Absence of General Causation Evidence in IUD Contraceptive MDL

In multi-district litigation (MDL) involving drug eluding intrauterine device (IUD), multiple plaintiffs appealed from an opinion and order of the Southern District of New York which excluded their expert witness opinion evidence on general causation and then granted summary judgment to Bayer Pharmaceuticals, thereby ending the MDL.  General causation evidence consisted of Bayer employee statements, a label change and expert opinion.  Applying Daubert, the District Court excluded plaintiffs’ expert opinions as they assumed the existence of the very fact in dispute, and then worked backwards to hypothesize a mechanism by which it might occur. The experts’ opinions had all been developed for the purpose of litigation, their tests were not replicable and had no known error rates, were not subject to peer review and were not generally accepted in the scientific community. In the absence of expert witness opinion on general causation, summary judgment was granted. The Second Circuit affirmed, noting that the theories proffered by plaintiffs’ experts were not accepted in the wider obstetrics and gynecological scientific community. The experts lacked pre-litigation expertise in the condition at issue and developed their theories for the purposes of the litigation. Without direct support in the literature and having conducted no prior research on the subject, the experts all assumed the existence of the very phenomenon in dispute and then hypothesized how it could occur. Additionally, the putative admissions proffered by plaintiffs from Bayer employees (employee emails, internal PowerPoint presentations, testimony from an employee acknowledging the possibility of causation) and a 2014 label change, were not a substitute for expert testimony and were insufficient to establish general causation.  In Re Mirena IUD Products Liability Litigation, 2017 WL 4785947 (2d Cir. October 24, 2017).
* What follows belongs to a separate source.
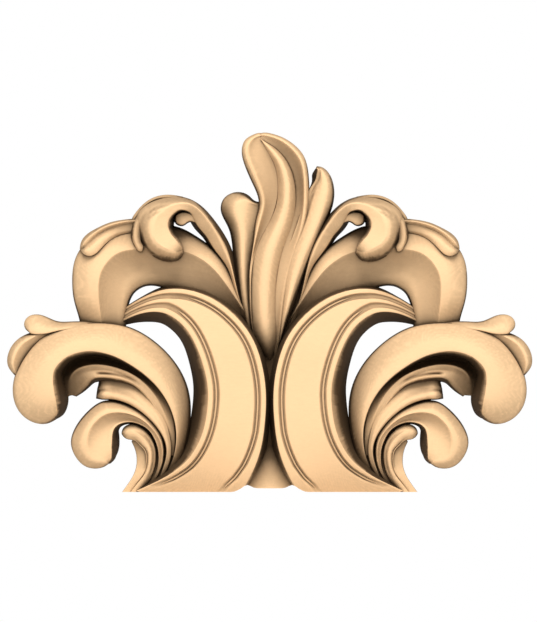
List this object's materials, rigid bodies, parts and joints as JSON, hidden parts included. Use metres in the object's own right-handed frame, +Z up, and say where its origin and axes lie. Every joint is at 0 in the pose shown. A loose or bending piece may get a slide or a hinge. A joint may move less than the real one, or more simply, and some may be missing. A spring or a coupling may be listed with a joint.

Potential implication for future cases: In adjudicating this dispositive motion in a drug product liability MDL, the Second Circuit observed that in all 50 states, it is incumbent upon plaintiffs to support their general causation claims with expert witness opinion evidence. Cause-and-effect between exposure to a medical product and physical injury cannot be established without it.

The developments of 2017 indicate that it is critical to remain informed about changes in the law in order to develop the strongest product liability defense of pharmaceuticals and medical devices.  We know it takes an enormous investment to develop innovative pharmaceuticals and medical devices to improve life experiences. 

DISCLAIMER: Because of the generality of this update, the information provided herein may not be applicable in all situations and should not be acted upon without specific legal advice based on particular situations.